### Task material
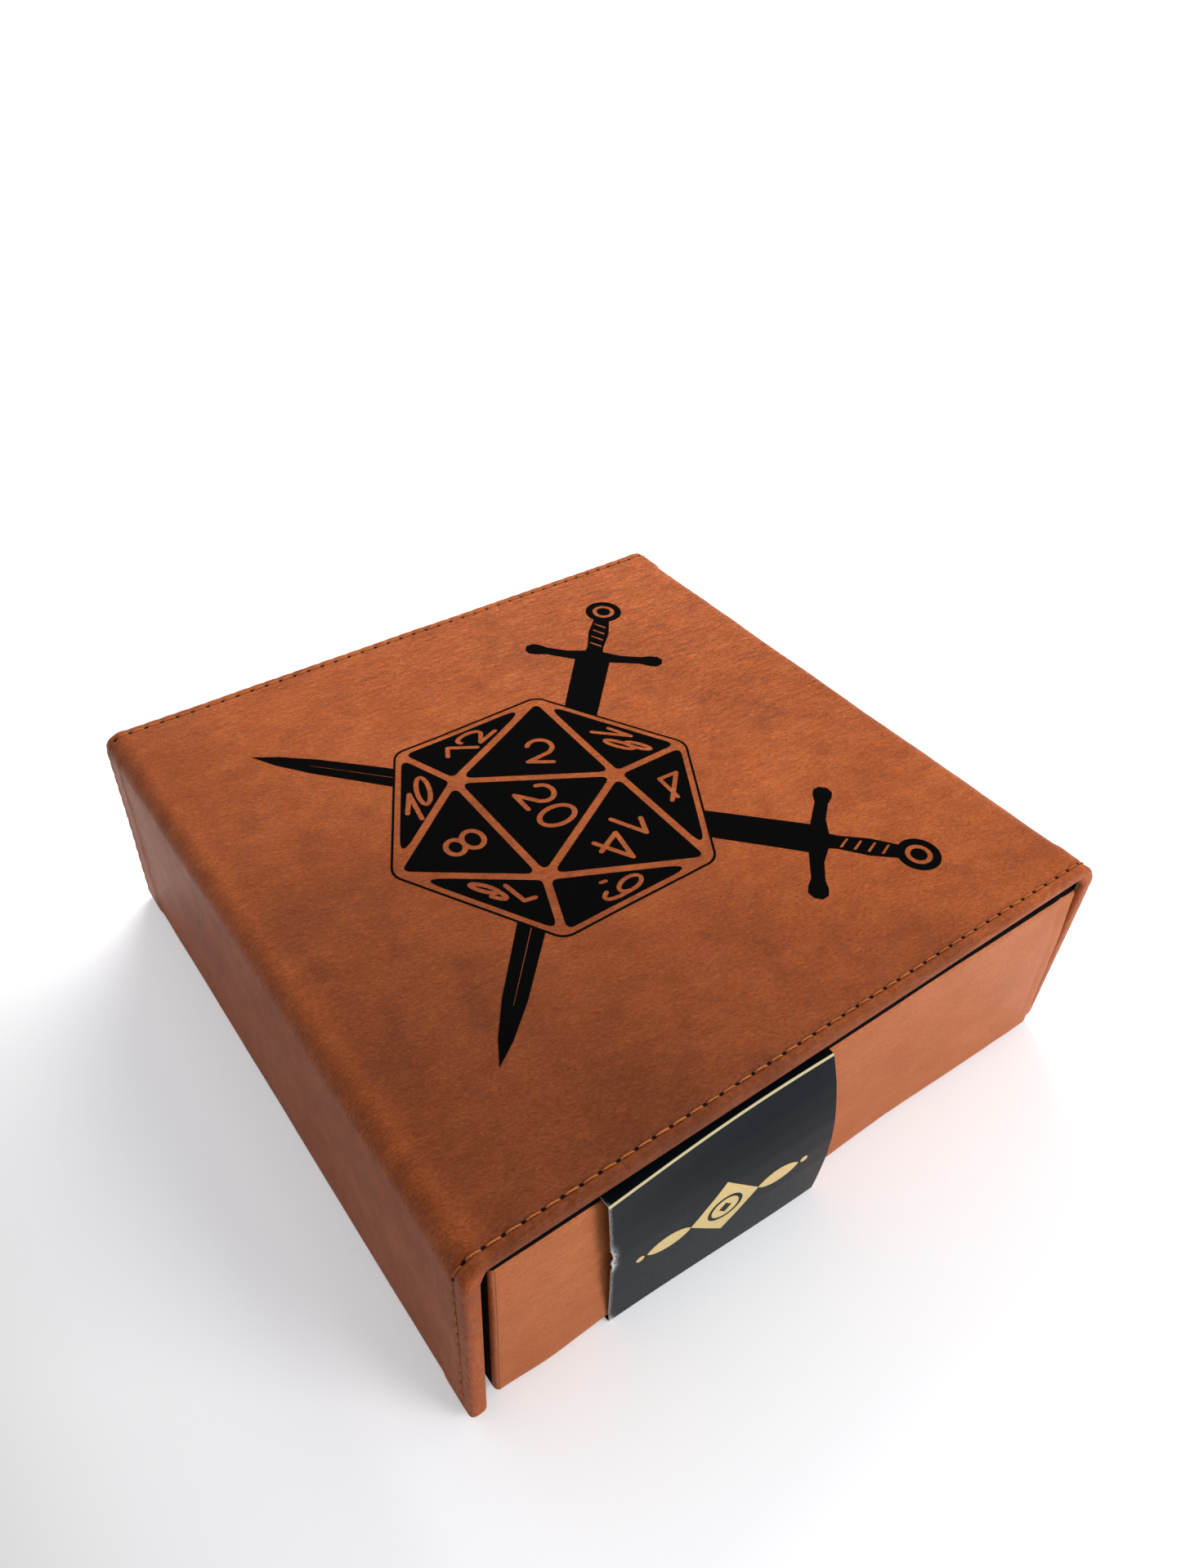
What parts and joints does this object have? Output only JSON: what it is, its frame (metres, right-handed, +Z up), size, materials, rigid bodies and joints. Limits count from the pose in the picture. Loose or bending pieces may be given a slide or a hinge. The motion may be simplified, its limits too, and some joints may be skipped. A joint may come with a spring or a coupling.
{
  "type": "folding dice tray",
  "caption": "Square leatherette-wrapped dice rolling box with a velvet-lined tray, a padded fold-over lid with a magnetic flap, and a paper band round the tray.",
  "frame": {"origin": "bottom centre of the closed box, on the plane it rests on", "axes": "+X towards the spine, -X towards the magnetic flap, -Y towards the front wall, +Z up through the lid"},
  "size_m": [0.208, 0.208, 0.07],
  "materials": {
    "cover_leatherette": "satin, mottled saddle brown",
    "tray_leatherette": "satin, lighter saddle brown",
    "black_velvet": "short pile",
    "greyboard": "plain",
    "foam": "open-cell foam sheet",
    "base_paper": "black lining paper",
    "thread": "bonded thread",
    "keeper_steel": "plain",
    "magnet_plating": "nickel plated",
    "band_card": "satin black printed card"
  },
  "bodies": {
    "tray": {"tray_floor_board": "greyboard", "tray_front_board": "greyboard", "tray_rear_board": "greyboard", "tray_flap_side_board": "greyboard", "tray_spine_side_board": "greyboard", "tray_leather_wrap": "tray_leatherette", "tray_underside_sheet": "base_paper", "well_wall_velvet": "black_velvet", "well_floor_foam": "foam", "well_floor_velvet": "black_velvet", "keeper_discs": "keeper_steel", "spine_board": "greyboard", "spine_leather": "cover_leatherette", "spine_stitching": "thread", "spine_crease": "cover_leatherette"},
    "lid": {"lid_board": "greyboard", "lid_foam": "foam", "lid_leather": "cover_leatherette", "lid_velvet": "black_velvet", "lid_stitching": "thread", "flap_crease": "cover_leatherette"},
    "flap": {"flap_board": "greyboard", "flap_leather": "cover_leatherette", "flap_velvet": "black_velvet", "flap_magnets": "magnet_plating", "flap_stitching": "thread"},
    "band": {"paper_band": "band_card"}
  },
  "joints": [
    {"name": "lid_hinge", "type": "hinge", "parent": "tray", "child": "lid", "pos_m": [0.10224, 0, 0.06824], "axis": [0, 1, 0], "range_deg": [0, 194]},
    {"name": "flap_hinge", "type": "hinge", "parent": "lid", "child": "flap", "pos_m": [-0.10224, 0, 0.06824], "axis": [0, 1, 0], "range_deg": [0, 90]},
    {"name": "band_slide", "type": "slide", "parent": "tray", "child": "band", "axis": [1, 0, 0], "range_m": [-0.029, 0.092]}
  ]
}
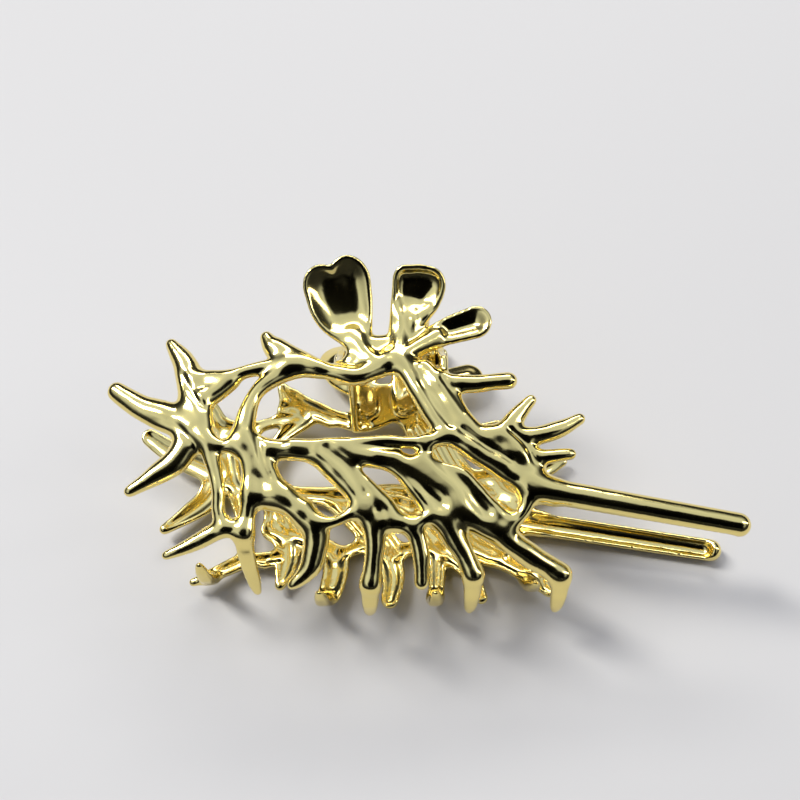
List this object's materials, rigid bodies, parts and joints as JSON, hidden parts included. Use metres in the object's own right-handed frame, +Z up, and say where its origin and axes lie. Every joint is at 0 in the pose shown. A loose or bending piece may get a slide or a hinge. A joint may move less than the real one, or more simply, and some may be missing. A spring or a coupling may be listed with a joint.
{
  "type": "claw clip",
  "caption": "Cast metal claw clip for hair: two openwork jaws with spiky branches, thumb petals, teeth and a long stem, hinged on a pin and closed by a torsion spring.",
  "frame": {"origin": "bottom centre of the closed clip's box, on the surface that its rear jaw rests on", "axes": "+X along the clip from the spiked lobe to the stems, +Y from the teeth to the thumb petals, +Z up from the rear jaw to the front jaw"},
  "size_m": [0.1006, 0.0584, 0.0346],
  "materials": {
    "gold": "mirror-polished pale gold plating",
    "pin_steel": "gold-washed steel",
    "spring_wire": "gold-washed spring wire"
  },
  "bodies": {
    "rear": {"rear_jaw": "gold", "hinge_pin": "pin_steel", "torsion_spring": "spring_wire"},
    "front": {"front_jaw": "gold"}
  },
  "joints": [
    {"name": "jaw_hinge", "type": "hinge", "parent": "rear", "child": "front", "pos_m": [-0.004, 0.01509, 0.01573], "axis": [-0.9995, 0, 0.0328], "range_deg": [0, 50], "stiffness_Nm_per_rad": 0.17, "springref_deg": -68.75, "deforming": ["torsion_spring"]}
  ]
}
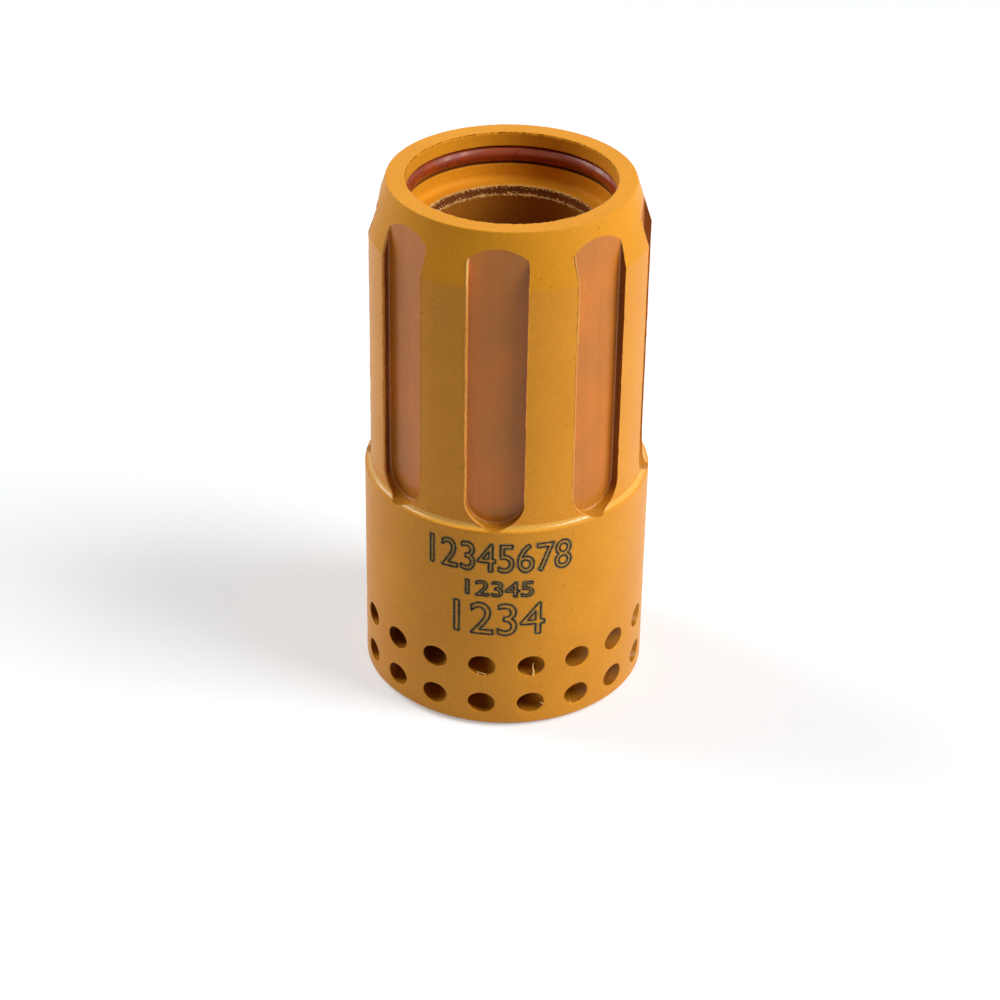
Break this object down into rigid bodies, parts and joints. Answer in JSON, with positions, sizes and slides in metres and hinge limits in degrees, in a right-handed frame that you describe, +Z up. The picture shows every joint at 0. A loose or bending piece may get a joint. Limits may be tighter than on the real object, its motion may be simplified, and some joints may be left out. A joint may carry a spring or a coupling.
{
  "type": "plasma torch swirl ring",
  "caption": "Stepped plastic sleeve, open at both ends, with milled flutes down its upper barrel, rows of slanted gas ports round its skirt and a seal ring in a groove in its mouth.",
  "frame": {"origin": "centre of the bore at the foot's flat face, the gas port end", "axes": "+Z up the bore towards the tapered nose, -Y through the middle of one cooling flute"},
  "size_m": [0.024, 0.024, 0.0455],
  "materials": {
    "ring_plastic": "ochre polyamide-imide, turned and milled, semi-matte with fine dark specks",
    "seal_rubber": "dark red-brown fluorocarbon rubber, moulded, glossy from its grease"
  },
  "bodies": {
    "root": {"swirl_ring_body": "ring_plastic", "seal_ring": "seal_rubber"}
  },
  "joints": []
}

### Aim of the task
Set down every record above exactly as given.

### Complete response
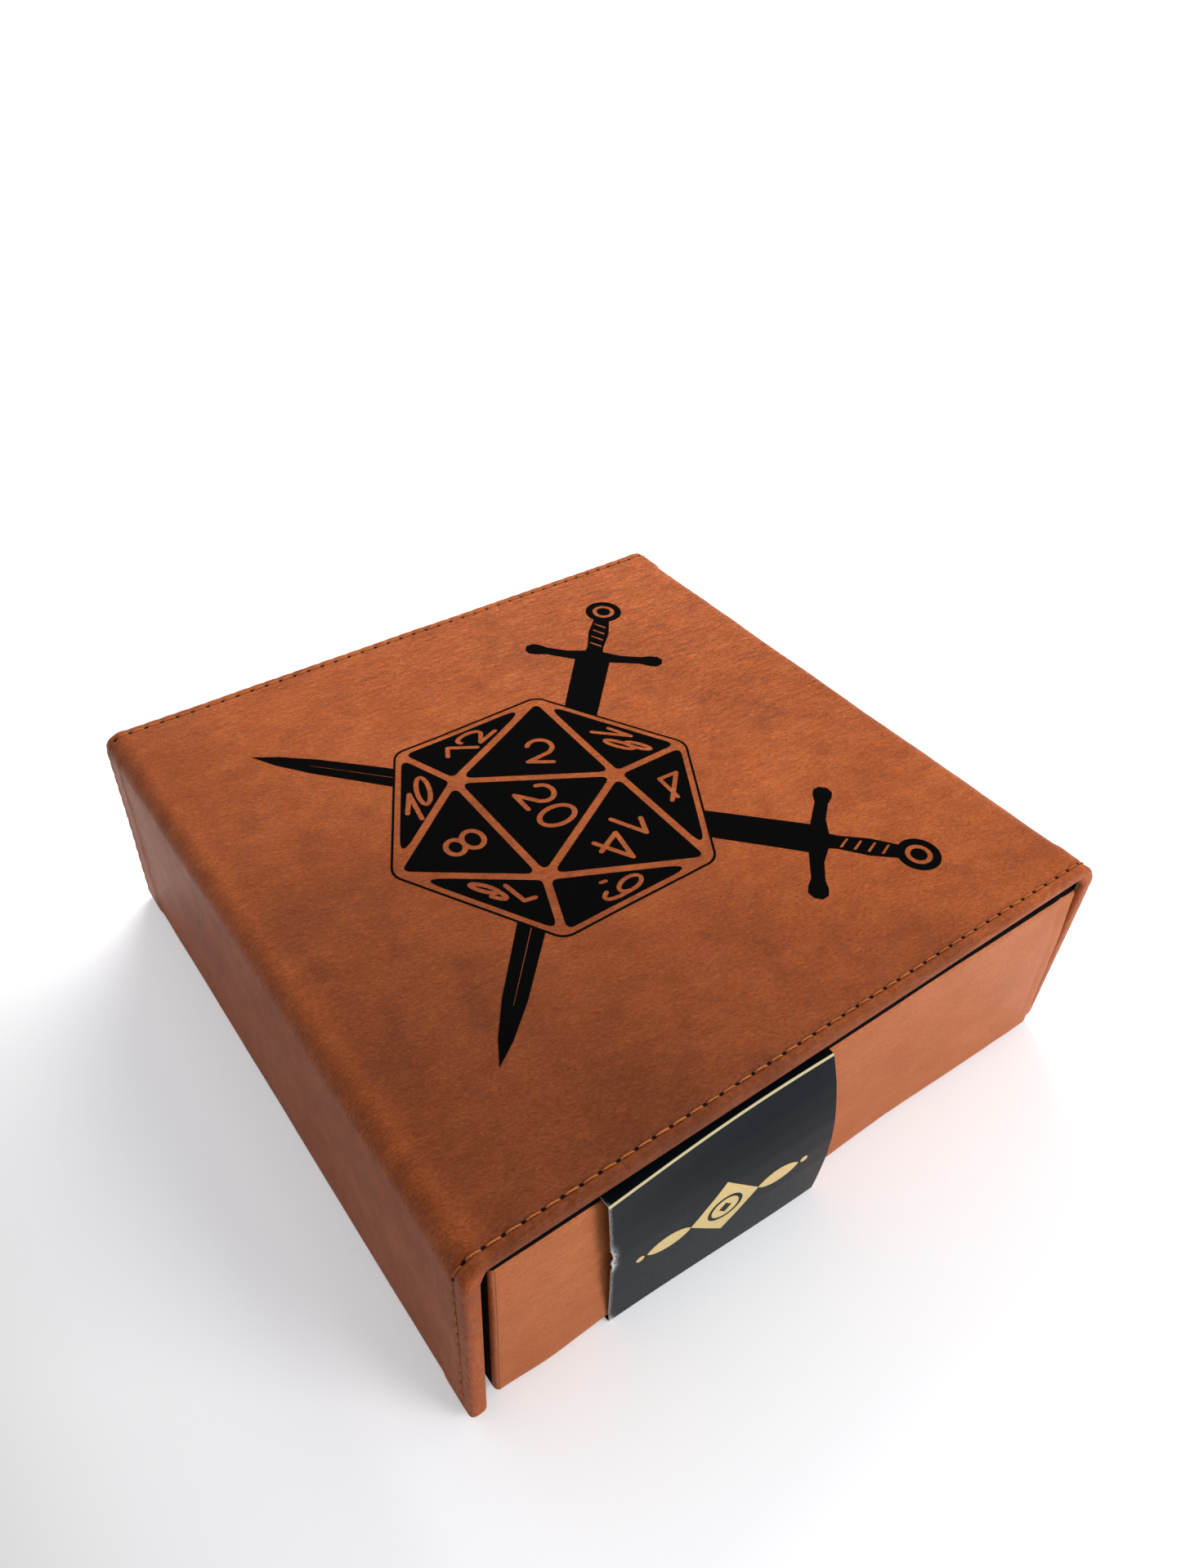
What parts and joints does this object have? Output only JSON: what it is, its frame (metres, right-handed, +Z up), size, materials, rigid bodies and joints. Limits count from the pose in the picture. Loose or bending pieces may be given a slide or a hinge. The motion may be simplified, its limits too, and some joints may be skipped. A joint may come with a spring or a coupling.
{
  "type": "folding dice tray",
  "caption": "Square leatherette-wrapped dice rolling box with a velvet-lined tray, a padded fold-over lid with a magnetic flap, and a paper band round the tray.",
  "frame": {"origin": "bottom centre of the closed box, on the plane it rests on", "axes": "+X towards the spine, -X towards the magnetic flap, -Y towards the front wall, +Z up through the lid"},
  "size_m": [0.208, 0.208, 0.07],
  "materials": {
    "cover_leatherette": "satin, mottled saddle brown",
    "tray_leatherette": "satin, lighter saddle brown",
    "black_velvet": "short pile",
    "greyboard": "plain",
    "foam": "open-cell foam sheet",
    "base_paper": "black lining paper",
    "thread": "bonded thread",
    "keeper_steel": "plain",
    "magnet_plating": "nickel plated",
    "band_card": "satin black printed card"
  },
  "bodies": {
    "tray": {"tray_floor_board": "greyboard", "tray_front_board": "greyboard", "tray_rear_board": "greyboard", "tray_flap_side_board": "greyboard", "tray_spine_side_board": "greyboard", "tray_leather_wrap": "tray_leatherette", "tray_underside_sheet": "base_paper", "well_wall_velvet": "black_velvet", "well_floor_foam": "foam", "well_floor_velvet": "black_velvet", "keeper_discs": "keeper_steel", "spine_board": "greyboard", "spine_leather": "cover_leatherette", "spine_stitching": "thread", "spine_crease": "cover_leatherette"},
    "lid": {"lid_board": "greyboard", "lid_foam": "foam", "lid_leather": "cover_leatherette", "lid_velvet": "black_velvet", "lid_stitching": "thread", "flap_crease": "cover_leatherette"},
    "flap": {"flap_board": "greyboard", "flap_leather": "cover_leatherette", "flap_velvet": "black_velvet", "flap_magnets": "magnet_plating", "flap_stitching": "thread"},
    "band": {"paper_band": "band_card"}
  },
  "joints": [
    {"name": "lid_hinge", "type": "hinge", "parent": "tray", "child": "lid", "pos_m": [0.10224, 0, 0.06824], "axis": [0, 1, 0], "range_deg": [0, 194]},
    {"name": "flap_hinge", "type": "hinge", "parent": "lid", "child": "flap", "pos_m": [-0.10224, 0, 0.06824], "axis": [0, 1, 0], "range_deg": [0, 90]},
    {"name": "band_slide", "type": "slide", "parent": "tray", "child": "band", "axis": [1, 0, 0], "range_m": [-0.029, 0.092]}
  ]
}
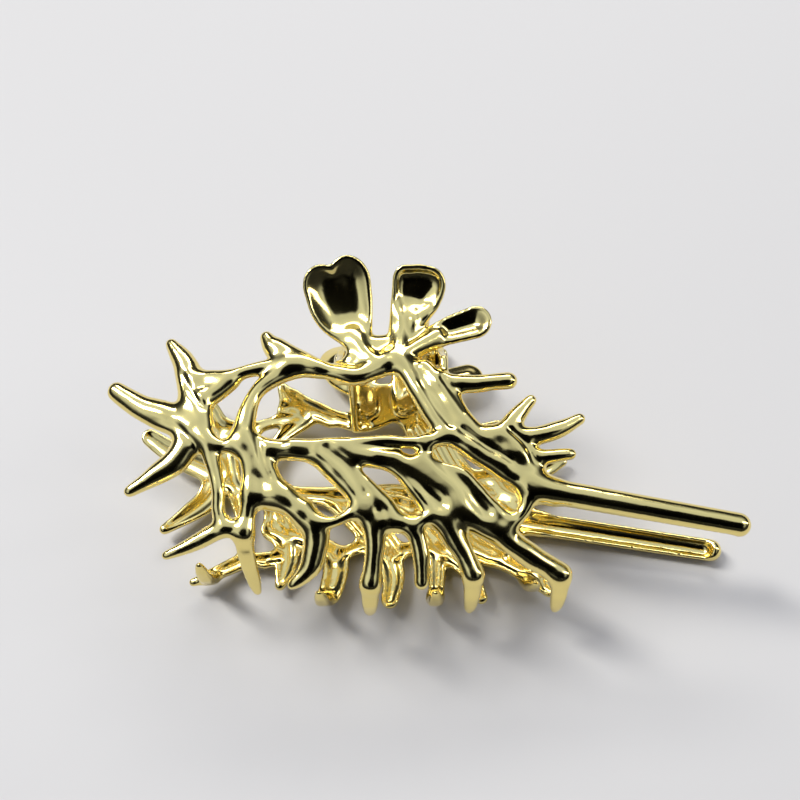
List this object's materials, rigid bodies, parts and joints as JSON, hidden parts included. Use metres in the object's own right-handed frame, +Z up, and say where its origin and axes lie. Every joint is at 0 in the pose shown. A loose or bending piece may get a slide or a hinge. A joint may move less than the real one, or more simply, and some may be missing. A spring or a coupling may be listed with a joint.
{
  "type": "claw clip",
  "caption": "Cast metal claw clip for hair: two openwork jaws with spiky branches, thumb petals, teeth and a long stem, hinged on a pin and closed by a torsion spring.",
  "frame": {"origin": "bottom centre of the closed clip's box, on the surface that its rear jaw rests on", "axes": "+X along the clip from the spiked lobe to the stems, +Y from the teeth to the thumb petals, +Z up from the rear jaw to the front jaw"},
  "size_m": [0.1006, 0.0584, 0.0346],
  "materials": {
    "gold": "mirror-polished pale gold plating",
    "pin_steel": "gold-washed steel",
    "spring_wire": "gold-washed spring wire"
  },
  "bodies": {
    "rear": {"rear_jaw": "gold", "hinge_pin": "pin_steel", "torsion_spring": "spring_wire"},
    "front": {"front_jaw": "gold"}
  },
  "joints": [
    {"name": "jaw_hinge", "type": "hinge", "parent": "rear", "child": "front", "pos_m": [-0.004, 0.01509, 0.01573], "axis": [-0.9995, 0, 0.0328], "range_deg": [0, 50], "stiffness_Nm_per_rad": 0.17, "springref_deg": -68.75, "deforming": ["torsion_spring"]}
  ]
}
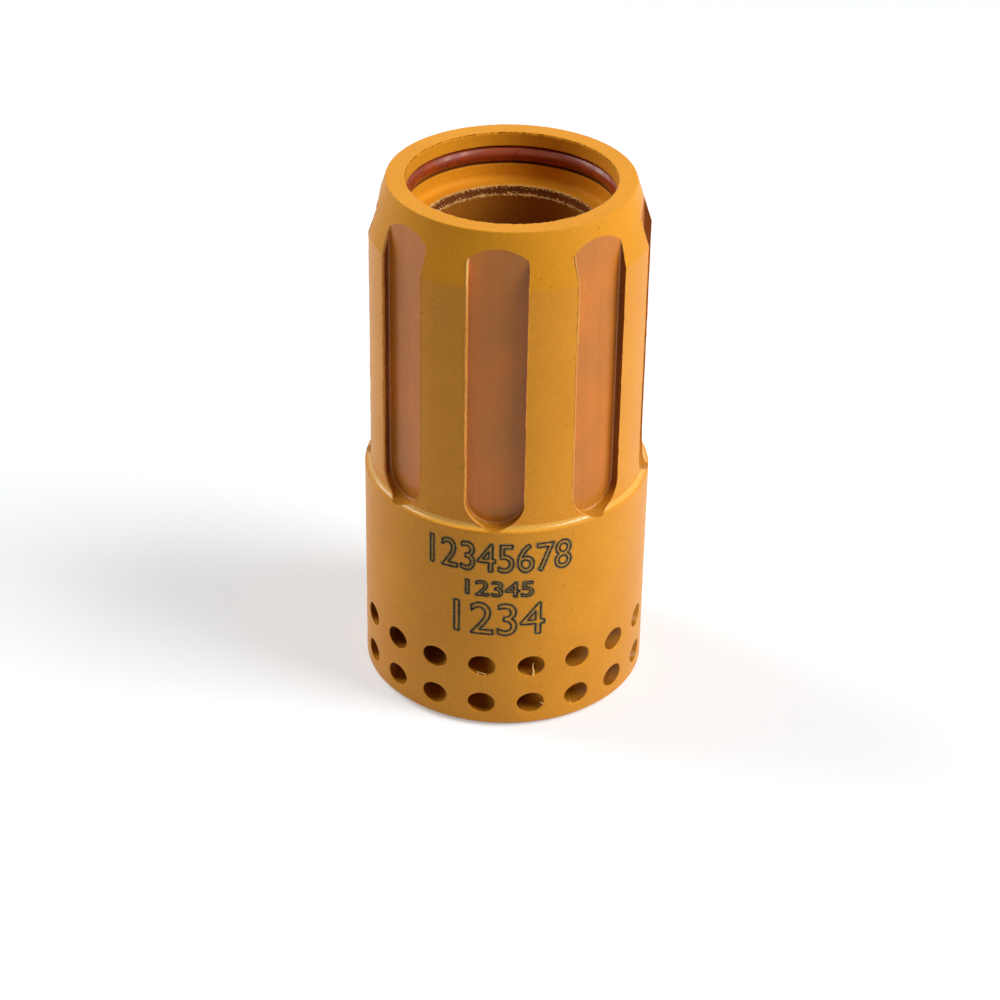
Break this object down into rigid bodies, parts and joints. Answer in JSON, with positions, sizes and slides in metres and hinge limits in degrees, in a right-handed frame that you describe, +Z up. The picture shows every joint at 0. A loose or bending piece may get a joint. Limits may be tighter than on the real object, its motion may be simplified, and some joints may be left out. A joint may carry a spring or a coupling.
{
  "type": "plasma torch swirl ring",
  "caption": "Stepped plastic sleeve, open at both ends, with milled flutes down its upper barrel, rows of slanted gas ports round its skirt and a seal ring in a groove in its mouth.",
  "frame": {"origin": "centre of the bore at the foot's flat face, the gas port end", "axes": "+Z up the bore towards the tapered nose, -Y through the middle of one cooling flute"},
  "size_m": [0.024, 0.024, 0.0455],
  "materials": {
    "ring_plastic": "ochre polyamide-imide, turned and milled, semi-matte with fine dark specks",
    "seal_rubber": "dark red-brown fluorocarbon rubber, moulded, glossy from its grease"
  },
  "bodies": {
    "root": {"swirl_ring_body": "ring_plastic", "seal_ring": "seal_rubber"}
  },
  "joints": []
}